Category Archives: Motherhood

For my beautiful boy…

To my beautiful boy,

The other day, you asked if you could wear your Frozen dress to the supermarket.

Yes, you have a Princess Anna dress. We went shopping with your birthday money and the second you saw it, your eyes lit up. It was the ONLY thing you wanted; you were going to BE Princess Anna! You proudly brought it over to the till and it made me happy to see you so excited.

You’ve been Princess Anna a lot since that day.

But when you asked to wear it to the supermarket, I hesitated. And then I talked you out of it.

I’m sorry.

It wasn’t because I’m ashamed of you. Far from it. I will never stop being proud of you. It was because I was terrified that someone might say something nasty to upset you and quash the make-believe out of your soul.

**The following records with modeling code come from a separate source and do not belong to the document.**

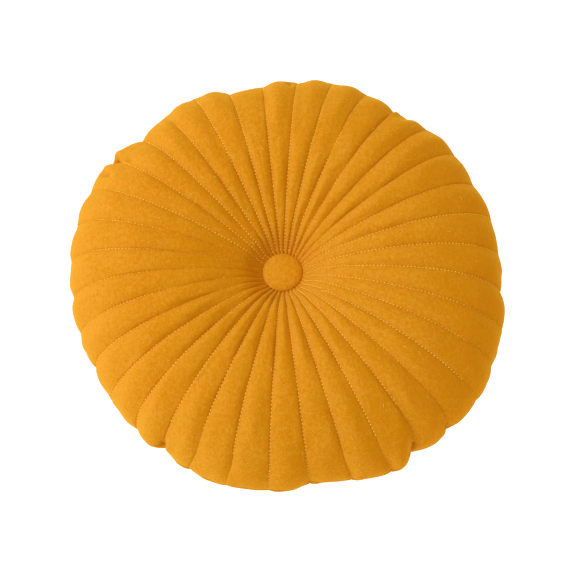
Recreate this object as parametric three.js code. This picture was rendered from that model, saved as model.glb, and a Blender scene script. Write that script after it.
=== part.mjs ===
// A round velvet pumpkin cushion, lying on its back.
// Channels run from a covered button in the middle of each face to the edge seam,
// and the filling puffs up into a lobe between every two of them.
// Millimetres, +Z up. Z = 0 is the surface that the cushion rests on, with the middle
// of its outline over the origin. -Y is the side nearest the viewer.

import * as THREE from 'three';

// Size of the whole cushion
const RADIUS = 200;
const REST_HEIGHT = 49;       // from the resting plane up to the edge seam
const LOBES = 36;
const FIRST_SEAM = -10.8;     // degrees from +X, anticlockwise

// Half section of each face, from the button out to the edge: a dimple up to the crown
// circle, then an elliptic shoulder. Heights are measured from the edge seam's plane.
// The rows of points on a shoulder are angles up from the edge seam, in degrees.
const FRONT = {
  crown: 58,
  crownRadius: 120,
  dimple: 36,
  curve: 2.15,
  shoulderRows: [11, 22, 34, 46, 58, 74, 90],
};
const BACK = {
  crown: 52.5,
  crownRadius: 116,
  dimple: 25,
  curve: 2.1,
  shoulderRows: [13, 28, 44, 60, 74, 90],
};

// Lobes
const CHANNEL_DEPTH = 4.6;    // from the top of a lobe to its seam, between crown and shoulder
const CHANNEL_FULL = 100;     // radius at which a channel has reached that depth
const LOBE_POWER = 2.6;       // 2 is a parabola, and more gives a fuller lobe
const EDGE_REACH = 0.55;      // how far up the shoulder the depth at the edge is felt, 0 to 1
const EDGE_DEPTH = 1.4;       // depth of an ordinary channel where it meets the edge seam
const EDGE_SEAM = { depth: 2.6, lip: 4 };

// Buttons and the pits that they sit in
const BUTTON = { radius: 18.5, height: 10.2 };
const GAP = 0.45;
const PIT_RADIUS = BUTTON.radius + GAP;
const PIT_LIP = 20.6;         // radius at which the gathered cover turns down into the pit
const FRONT_BUTTON_TOP = 19;
const BACK_BUTTON_FACE = -24;
const BUTTON_STEPS = 48;

// The outline isn't a true circle: each wave swells it by `swell` mm, `count` times round,
// with its first swelling at `towards` degrees.
const OUTLINE_WAVES = [
  { count: 1, swell: 2.8, towards: 13 },
  { count: 2, swell: 3.4, towards: -50.5 },
  { count: 3, swell: 0.9, towards: 50 },
  { count: 4, swell: 1.9, towards: -37 },
  { count: 5, swell: 1.1, towards: 23 },
];

// Places where the outline is pressed in by `depth` mm, or pushed out where it is below 0,
// fading over `width` degrees to either side.
const OUTLINE_DENTS = [
  { towards: 49, width: 7, depth: 4.5 },
  { towards: 83, width: 4, depth: 2.5 },
  { towards: 94, width: 6, depth: 9 },
  { towards: 127, width: 7, depth: 6.5 },
  { towards: 148, width: 5, depth: 1.5 },
  { towards: 173, width: 6, depth: 2 },
  { towards: 233, width: 5, depth: 2.5 },
  { towards: 262, width: 5, depth: -2 },
  { towards: 274, width: 8, depth: 4 },
  { towards: 293, width: 6, depth: -3 },
  { towards: 322, width: 7, depth: -2 },
];

// The seams aren't evenly spaced either: each wave turns them by `turn` degrees.
const SEAM_WAVES = [
  { count: 1, turn: 0.6, towards: -109 },
  { count: 2, turn: 0.63, towards: 71 },
  { count: 3, turn: 0.27, towards: 53 },
  { count: 4, turn: 0.26, towards: 23 },
];

// Channels that bite deeper, or hardly at all, where they meet the edge.
// `seam` counts anticlockwise from FIRST_SEAM, and `bite` is the depth in mm.
const EDGE_BITES = [
  { seam: 0, bite: 4.0 },
  { seam: 3, bite: 2.6 },
  { seam: 4, bite: 2.2 },
  { seam: 6, bite: 4.6 },
  { seam: 8, bite: 2.2 },
  { seam: 9, bite: 2.1 },
  { seam: 11, bite: 6.4 },
  { seam: 12, bite: 0.5 },
  { seam: 13, bite: 0.5 },
  { seam: 14, bite: 6.2 },
  { seam: 15, bite: 2.8 },
  { seam: 18, bite: 0.5 },
  { seam: 19, bite: 3.0 },
  { seam: 20, bite: 2.4 },
  { seam: 21, bite: 5.0 },
  { seam: 24, bite: 7.0 },
  { seam: 25, bite: 2.4 },
  { seam: 28, bite: 3.8 },
  { seam: 31, bite: 7.2 },
  { seam: 32, bite: 4.0 },
  { seam: 34, bite: 1.8 },
];

// Places across a lobe, from one seam (0) towards the next (1), at which points are set.
// The wide outer part has more of them than the dimple, and the foot of a pit has two.
const LOBE_COLUMNS = {
  outer: [0, 0.1, 0.3, 0.5, 0.7, 0.9],
  dimple: [0, 0.25, 0.5, 0.75],
  pit: [0, 0.5],
};

// Radii of the rows of points inside the crown circle.
const CROWN_ROWS = [100, 80];
const DIMPLE_ROWS = [62, 48, 36, 27];

// Colours and finish
const VELVET = { color: 0xd88c1b, roughness: 0.86, metalness: 0 };
const BUTTON_VELVET = { color: 0xd2861a, roughness: 0.84, metalness: 0 };

const radians = THREE.MathUtils.degToRad;
const circle = 2 * Math.PI;

const biteAtSeam = new Array(LOBES).fill(EDGE_DEPTH);
for (const { seam, bite } of EDGE_BITES) biteAtSeam[seam] = bite;

// Angle of a seam, or of a place between two seams, in radians.
function turnOf(place) {
  const even = radians(FIRST_SEAM) + (circle * place) / LOBES;
  let turn = 0;
  for (const wave of SEAM_WAVES) {
    turn += wave.turn * Math.cos(wave.count * (even - radians(wave.towards)));
  }
  return even + radians(turn);
}

// Share by which the outline is wider or narrower than a true circle at this angle.
function outlineSwell(angle) {
  let swell = 0;
  for (const wave of OUTLINE_WAVES) {
    swell += wave.swell * Math.cos(wave.count * (angle - radians(wave.towards)));
  }
  for (const dent of OUTLINE_DENTS) {
    const away = angle - radians(dent.towards);
    const nearest = away - circle * Math.round(away / circle);
    swell -= dent.depth * Math.exp(-((nearest / radians(dent.width)) ** 2));
  }
  return swell / RADIUS;
}

// A point on the half section through the top of a lobe, with the outward normal there.
function shoulderPoint(face, degrees) {
  const up = radians(degrees);
  const reach = RADIUS - face.crownRadius;
  const normal = new THREE.Vector2(Math.cos(up) / reach, Math.sin(up) / face.crown).normalize();
  return {
    radius: face.crownRadius + reach * Math.cos(up),
    height: face.crown * Math.sin(up),
    normal,
    nearEdge: Math.max(0, 1 - Math.sin(up) / EDGE_REACH),
  };
}

function dimplePoint(face, radius) {
  const span = face.crownRadius - BUTTON.radius;
  const inward = (face.crownRadius - radius) / span;
  const slope = (face.dimple * face.curve * inward ** (face.curve - 1)) / span;
  return {
    radius,
    height: face.crown - face.dimple * inward ** face.curve,
    normal: new THREE.Vector2(-slope, 1).normalize(),
    nearEdge: 0,
  };
}

// Depth of a channel below the tops of the lobes beside it.
function channelDepth(spot, seam) {
  const opening = Math.min(1, spot.radius / CHANNEL_FULL);
  const inside = CHANNEL_DEPTH * Math.sin((Math.PI / 2) * opening);
  const edge = biteAtSeam[seam % LOBES];
  const share = spot.nearEdge * spot.nearEdge * (3 - 2 * spot.nearEdge);
  return inside + (edge - inside) * share;
}

// Where the covers lie at one place across a lobe, as a point in the object's frame.
// `side` is 1 on the front face and -1 on the back.
function coverPoint(side, spot, lobe, across, pressedIn) {
  const seam = across < 0.5 ? lobe : lobe + 1;
  const hollow = Math.abs(2 * across - 1) ** LOBE_POWER;
  const drop = channelDepth(spot, seam) * hollow + pressedIn;
  const angle = turnOf(lobe + across);
  const widening = 1 + outlineSwell(angle) * (spot.radius / RADIUS);
  const radius = (spot.radius - spot.normal.x * drop) * widening;
  const height = REST_HEIGHT + side * (spot.height - spot.normal.y * drop);
  return [radius * Math.cos(angle), radius * Math.sin(angle), Math.max(0, height)];
}

// A row of points right round the cushion, with the place of each one round the circle.
function coverRow(side, spot, columns, pressedIn = 0) {
  const row = [];
  for (let lobe = 0; lobe < LOBES; lobe++) {
    for (const across of columns) {
      row.push({ place: lobe + across, point: coverPoint(side, spot, lobe, across, pressedIn) });
    }
  }
  return row;
}

// A round row, at the foot of a button's pit.
function pitRow(radius, height) {
  const row = [];
  for (let lobe = 0; lobe < LOBES; lobe++) {
    for (const across of LOBE_COLUMNS.pit) {
      const angle = turnOf(lobe + across);
      const point = [radius * Math.cos(angle), radius * Math.sin(angle), REST_HEIGHT + height];
      row.push({ place: lobe + across, point });
    }
  }
  return row;
}

// All rows of one face, from just beside the edge seam to the foot of the pit wall.
function faceRows(side, face, floor) {
  const { outer, dimple } = LOBE_COLUMNS;
  const lip = Math.asin(EDGE_SEAM.lip / face.crown);
  const rows = [coverRow(side, shoulderPoint(face, THREE.MathUtils.radToDeg(lip)), outer)];
  for (const degrees of face.shoulderRows) {
    rows.push(coverRow(side, shoulderPoint(face, degrees), outer));
  }
  for (const radius of CROWN_ROWS) rows.push(coverRow(side, dimplePoint(face, radius), outer));
  for (const radius of DIMPLE_ROWS) rows.push(coverRow(side, dimplePoint(face, radius), dimple));
  rows.push(coverRow(side, dimplePoint(face, PIT_LIP), dimple));
  rows.push(pitRow(PIT_RADIUS, floor));
  return rows;
}

// Joins two rows with triangles, going round both in step. The rows may differ in count.
function joinRows(faces, first, second) {
  let a = 0;
  let b = 0;
  const placeOf = (row, index) => row[index % row.length].place + (index >= row.length ? LOBES : 0);
  while (a < first.length || b < second.length) {
    const nextA = a < first.length ? placeOf(first, a + 1) : Infinity;
    const nextB = b < second.length ? placeOf(second, b + 1) : Infinity;
    const cornerA = first[a % first.length].index;
    const cornerB = second[b % second.length].index;
    if (nextA <= nextB) {
      faces.push(cornerA, first[(a + 1) % first.length].index, cornerB);
      a += 1;
    } else {
      faces.push(cornerA, second[(b + 1) % second.length].index, cornerB);
      b += 1;
    }
  }
}

// The cushion: both faces, the edge seam between them and the two pits, as one closed skin.
function cushionGeometry(frontFloor, backFloor) {
  const { outer } = LOBE_COLUMNS;
  const seamRow = coverRow(1, shoulderPoint(FRONT, 0), outer, EDGE_SEAM.depth);
  const rows = [
    ...faceRows(-1, BACK, backFloor).reverse(),
    seamRow,
    ...faceRows(1, FRONT, frontFloor),
  ];
  const positions = [];
  for (const row of rows) {
    for (const corner of row) {
      corner.index = positions.length / 3;
      positions.push(...corner.point);
    }
  }
  const faces = [];
  for (let i = 0; i + 1 < rows.length; i++) joinRows(faces, rows[i], rows[i + 1]);

  const capPit = (row, height, facesUp) => {
    const middle = positions.length / 3;
    positions.push(0, 0, REST_HEIGHT + height);
    row.forEach((corner, i) => {
      const next = row[(i + 1) % row.length];
      if (facesUp) faces.push(middle, corner.index, next.index);
      else faces.push(middle, next.index, corner.index);
    });
  };
  capPit(rows[rows.length - 1], frontFloor, true);
  capPit(rows[0], backFloor, false);

  const geometry = new THREE.BufferGeometry();
  geometry.setAttribute('position', new THREE.Float32BufferAttribute(positions, 3));
  geometry.setIndex(faces);
  geometry.computeVertexNormals();
  return geometry;
}

// A covered button, its flat back at Z = 0 and its domed face up.
function buttonGeometry() {
  const { radius, height } = BUTTON;
  const profile = [
    { out: 0, up: 0 },
    { out: 0.86, up: 0 },
    { out: 0.97, up: 0.1 },
    { out: 1, up: 0.3 },
    { out: 0.98, up: 0.5 },
    { out: 0.9, up: 0.71 },
    { out: 0.74, up: 0.87 },
    { out: 0.52, up: 0.95 },
    { out: 0.26, up: 0.99 },
    { out: 0, up: 1 },
  ];
  const outline = profile.map(({ out, up }) => new THREE.Vector2(out * radius, up * height));
  const geometry = new THREE.LatheGeometry(outline, BUTTON_STEPS);
  geometry.rotateX(Math.PI / 2);
  return geometry;
}

function velvetMesh(name, geometry, finish) {
  const mesh = new THREE.Mesh(geometry, new THREE.MeshStandardMaterial(finish));
  mesh.name = name;
  return mesh;
}

const frontBack = FRONT_BUTTON_TOP - BUTTON.height;
const backBack = BACK_BUTTON_FACE + BUTTON.height;

const cushion = velvetMesh('cushion', cushionGeometry(frontBack - GAP, backBack + GAP), VELVET);

const frontButton = velvetMesh('button_front', buttonGeometry(), BUTTON_VELVET);
frontButton.position.z = REST_HEIGHT + frontBack;

const backButton = velvetMesh('button_back', buttonGeometry(), BUTTON_VELVET);
backButton.rotation.x = Math.PI;
backButton.position.z = REST_HEIGHT + backBack;

// The buttons' axis is the middle of the channels. The whole is then shifted, so that the
// middle of its outline is over the origin.
const pumpkinCushion = new THREE.Group();
pumpkinCushion.add(cushion, frontButton, backButton);
const outlineBox = new THREE.Box3().setFromObject(cushion);
const middle = outlineBox.getCenter(new THREE.Vector3());
pumpkinCushion.position.set(-middle.x, -middle.y, 0);
pumpkinCushion.updateMatrixWorld(true);

export default pumpkinCushion;
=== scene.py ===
import itertools
import math

import bpy
import numpy as np
from mathutils import Matrix, Vector
from mathutils.bvhtree import BVHTree


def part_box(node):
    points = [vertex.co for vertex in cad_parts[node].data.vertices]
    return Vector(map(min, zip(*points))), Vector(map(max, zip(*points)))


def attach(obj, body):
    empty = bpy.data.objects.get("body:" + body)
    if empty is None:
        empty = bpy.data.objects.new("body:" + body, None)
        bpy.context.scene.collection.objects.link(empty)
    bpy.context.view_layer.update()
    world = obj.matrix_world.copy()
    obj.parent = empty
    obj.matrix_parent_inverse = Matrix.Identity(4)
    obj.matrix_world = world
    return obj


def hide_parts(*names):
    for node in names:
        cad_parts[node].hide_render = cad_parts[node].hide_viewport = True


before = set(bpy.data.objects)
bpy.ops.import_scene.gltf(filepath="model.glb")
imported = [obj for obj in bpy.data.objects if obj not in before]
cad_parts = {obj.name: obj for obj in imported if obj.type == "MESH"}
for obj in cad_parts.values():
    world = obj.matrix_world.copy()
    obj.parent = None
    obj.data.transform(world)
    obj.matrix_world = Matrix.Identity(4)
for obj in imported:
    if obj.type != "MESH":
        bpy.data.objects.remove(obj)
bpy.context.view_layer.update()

# A round mustard velvet cushion on its back. Sizes are in millimetres, as on a cutting
# list, and inMetres turns them into Blender's metres.
inMetres = 0.001
turn = 2 * math.pi
print("frame loaded")

# The button's axis, where all the channels meet, comes from the frame
buttonLow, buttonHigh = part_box("button_front")
backButtonLow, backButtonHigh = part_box("button_back")
axisX = (buttonLow.x + buttonHigh.x) / 2 / inMetres
axisY = (buttonLow.y + buttonHigh.y) / 2 / inMetres
buttonRadius = (buttonHigh.x - buttonLow.x) / 2 / inMetres


# The cushion's shape

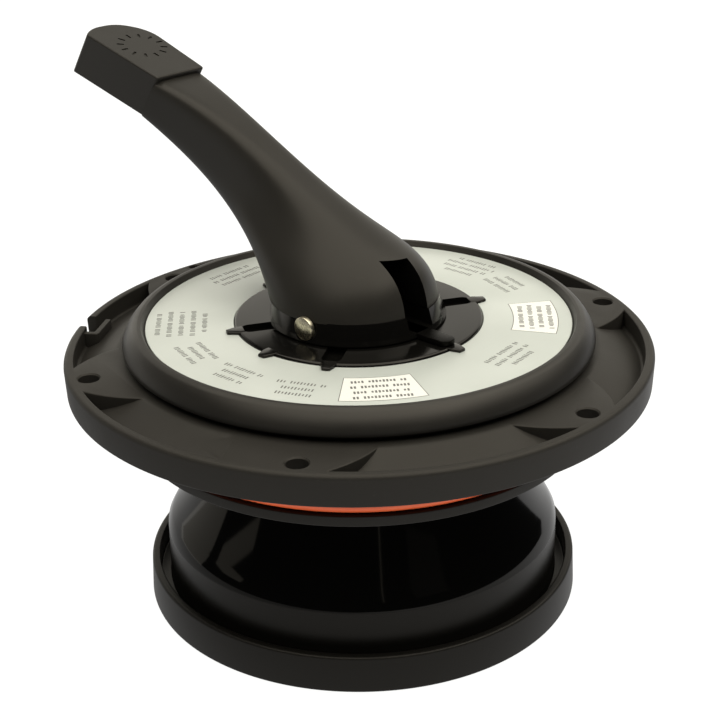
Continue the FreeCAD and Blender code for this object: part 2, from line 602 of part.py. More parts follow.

Part of my role as your mummy is to protect you. Like any parent, I worry about the little things that might single you out for bullying, or name-calling, or ostracising. It pains me to think someone will hurt you one day.

But you know what? I’ve realised that alongside keeping you safe, it’s also vital for me to support you in your choices, rather than fear the consequences of them.

So if, while we’re picking up fish fingers from the frozen aisle, you want to pretend to be a feisty, fearless, kick-ass character who saves the day – and who happens to be female – then that’s fine with me. You are being a normal, playful three-year-old, who has a limitless imagination, and a wonderful sense of creativity and play. There are no boundaries in your world. You don’t realise you are breaking the mould.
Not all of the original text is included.